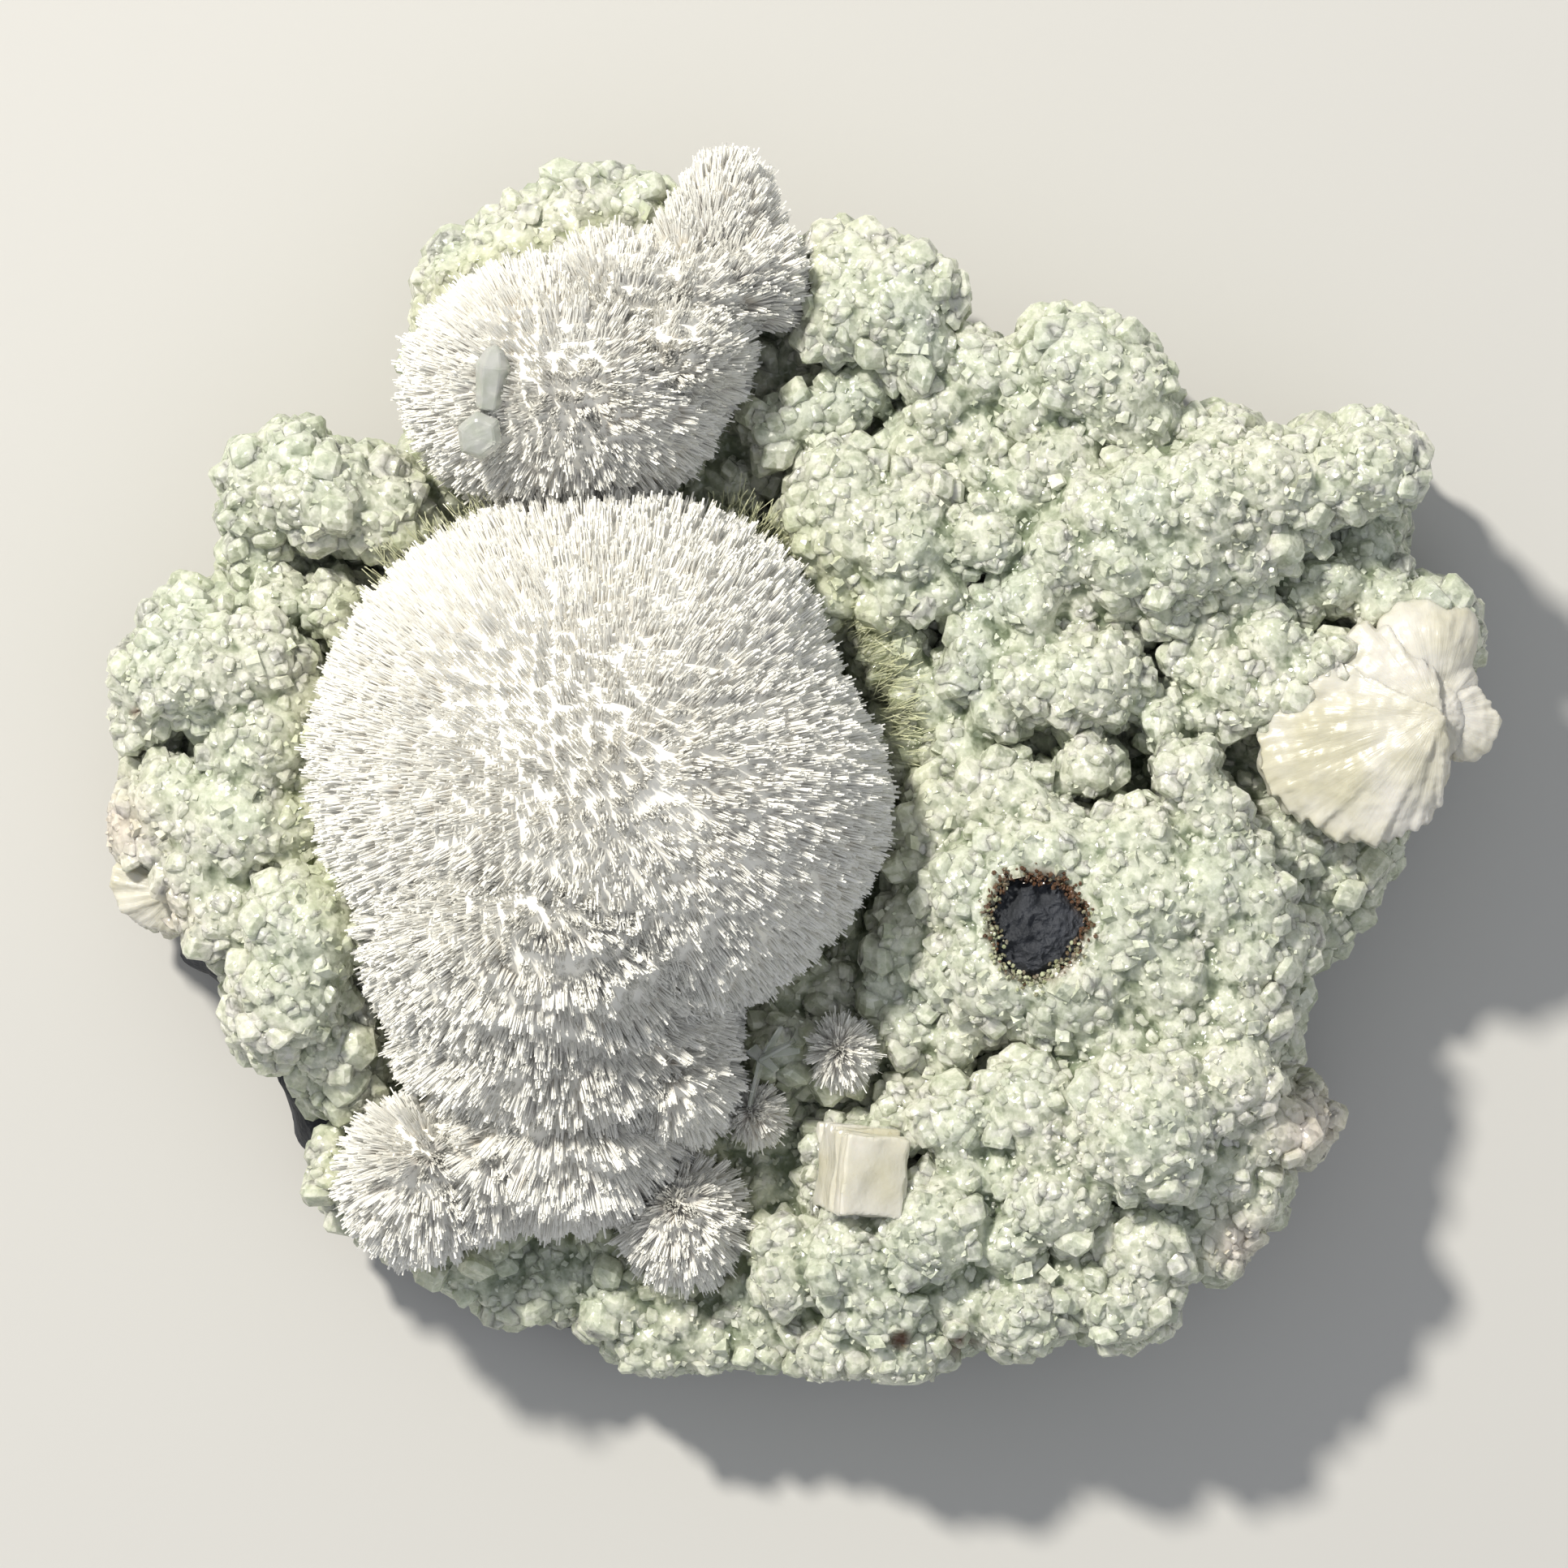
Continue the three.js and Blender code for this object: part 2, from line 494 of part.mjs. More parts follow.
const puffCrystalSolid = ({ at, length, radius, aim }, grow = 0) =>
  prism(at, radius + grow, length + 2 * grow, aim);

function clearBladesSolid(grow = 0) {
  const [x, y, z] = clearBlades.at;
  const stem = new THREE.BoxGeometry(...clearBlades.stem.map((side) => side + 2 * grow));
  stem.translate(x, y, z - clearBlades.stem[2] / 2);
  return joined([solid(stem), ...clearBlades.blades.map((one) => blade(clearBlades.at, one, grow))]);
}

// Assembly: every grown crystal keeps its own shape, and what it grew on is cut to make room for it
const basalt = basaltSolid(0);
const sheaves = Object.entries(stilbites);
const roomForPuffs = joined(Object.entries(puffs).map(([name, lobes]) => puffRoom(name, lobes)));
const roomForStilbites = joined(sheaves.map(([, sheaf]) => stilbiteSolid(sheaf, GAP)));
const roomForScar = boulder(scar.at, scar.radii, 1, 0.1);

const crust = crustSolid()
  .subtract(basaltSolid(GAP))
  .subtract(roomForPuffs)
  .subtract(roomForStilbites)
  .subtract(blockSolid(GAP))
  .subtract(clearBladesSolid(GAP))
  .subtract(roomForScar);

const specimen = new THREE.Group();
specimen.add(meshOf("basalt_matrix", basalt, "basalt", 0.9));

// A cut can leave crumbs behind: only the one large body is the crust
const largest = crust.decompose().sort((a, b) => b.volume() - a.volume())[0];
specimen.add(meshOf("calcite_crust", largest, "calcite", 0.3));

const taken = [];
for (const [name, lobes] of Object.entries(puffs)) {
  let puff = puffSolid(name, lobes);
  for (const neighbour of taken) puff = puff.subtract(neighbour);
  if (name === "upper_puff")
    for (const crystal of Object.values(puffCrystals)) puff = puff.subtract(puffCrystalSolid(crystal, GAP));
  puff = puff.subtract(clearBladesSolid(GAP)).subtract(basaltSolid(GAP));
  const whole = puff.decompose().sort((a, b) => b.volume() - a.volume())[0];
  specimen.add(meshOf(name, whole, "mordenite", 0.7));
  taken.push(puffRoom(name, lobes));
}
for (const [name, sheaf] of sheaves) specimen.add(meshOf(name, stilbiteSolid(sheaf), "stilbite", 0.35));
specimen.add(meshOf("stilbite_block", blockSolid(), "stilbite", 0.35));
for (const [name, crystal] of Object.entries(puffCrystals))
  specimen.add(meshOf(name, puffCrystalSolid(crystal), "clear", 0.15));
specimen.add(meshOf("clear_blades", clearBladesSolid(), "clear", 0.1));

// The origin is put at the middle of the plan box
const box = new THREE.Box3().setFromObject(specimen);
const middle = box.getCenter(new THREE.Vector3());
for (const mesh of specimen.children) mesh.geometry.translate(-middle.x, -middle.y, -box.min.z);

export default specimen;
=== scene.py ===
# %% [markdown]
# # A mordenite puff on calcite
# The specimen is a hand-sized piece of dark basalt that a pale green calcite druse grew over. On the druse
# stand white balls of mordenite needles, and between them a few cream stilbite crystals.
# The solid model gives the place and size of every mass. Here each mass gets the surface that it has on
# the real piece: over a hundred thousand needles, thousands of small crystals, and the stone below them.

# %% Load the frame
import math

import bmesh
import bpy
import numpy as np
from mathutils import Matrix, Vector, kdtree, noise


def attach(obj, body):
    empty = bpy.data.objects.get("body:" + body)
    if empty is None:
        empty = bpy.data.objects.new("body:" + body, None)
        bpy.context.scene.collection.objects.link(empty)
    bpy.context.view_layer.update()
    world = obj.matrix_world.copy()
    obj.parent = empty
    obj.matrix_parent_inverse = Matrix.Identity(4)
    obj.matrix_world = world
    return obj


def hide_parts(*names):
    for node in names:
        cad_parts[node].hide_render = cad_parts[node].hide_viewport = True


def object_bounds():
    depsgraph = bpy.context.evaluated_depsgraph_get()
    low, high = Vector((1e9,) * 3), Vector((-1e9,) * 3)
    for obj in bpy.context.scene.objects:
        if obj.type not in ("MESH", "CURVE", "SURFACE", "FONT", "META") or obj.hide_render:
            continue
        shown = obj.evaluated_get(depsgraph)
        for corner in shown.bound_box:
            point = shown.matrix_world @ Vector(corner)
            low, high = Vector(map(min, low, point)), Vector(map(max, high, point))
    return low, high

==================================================

* [Work instructions]: Nothing but the lines from the one with "the plan box" to the one with "Vector(map(max, high, point))" should be echoed, both of them included, exactly as written.

* [In response]:
// The origin is put at the middle of the plan box
const box = new THREE.Box3().setFromObject(specimen);
const middle = box.getCenter(new THREE.Vector3());
for (const mesh of specimen.children) mesh.geometry.translate(-middle.x, -middle.y, -box.min.z);

export default specimen;
=== scene.py ===
# %% [markdown]
# # A mordenite puff on calcite
# The specimen is a hand-sized piece of dark basalt that a pale green calcite druse grew over. On the druse
# stand white balls of mordenite needles, and between them a few cream stilbite crystals.
# The solid model gives the place and size of every mass. Here each mass gets the surface that it has on
# the real piece: over a hundred thousand needles, thousands of small crystals, and the stone below them.

# %% Load the frame
import math

import bmesh
import bpy
import numpy as np
from mathutils import Matrix, Vector, kdtree, noise


def attach(obj, body):
    empty = bpy.data.objects.get("body:" + body)
    if empty is None:
        empty = bpy.data.objects.new("body:" + body, None)
        bpy.context.scene.collection.objects.link(empty)
    bpy.context.view_layer.update()
    world = obj.matrix_world.copy()
    obj.parent = empty
    obj.matrix_parent_inverse = Matrix.Identity(4)
    obj.matrix_world = world
    return obj


def hide_parts(*names):
    for node in names:
        cad_parts[node].hide_render = cad_parts[node].hide_viewport = True


def object_bounds():
    depsgraph = bpy.context.evaluated_depsgraph_get()
    low, high = Vector((1e9,) * 3), Vector((-1e9,) * 3)
    for obj in bpy.context.scene.objects:
        if obj.type not in ("MESH", "CURVE", "SURFACE", "FONT", "META") or obj.hide_render:
            continue
        shown = obj.evaluated_get(depsgraph)
        for corner in shown.bound_box:
            point = shown.matrix_world @ Vector(corner)
            low, high = Vector(map(min, low, point)), Vector(map(max, high, point))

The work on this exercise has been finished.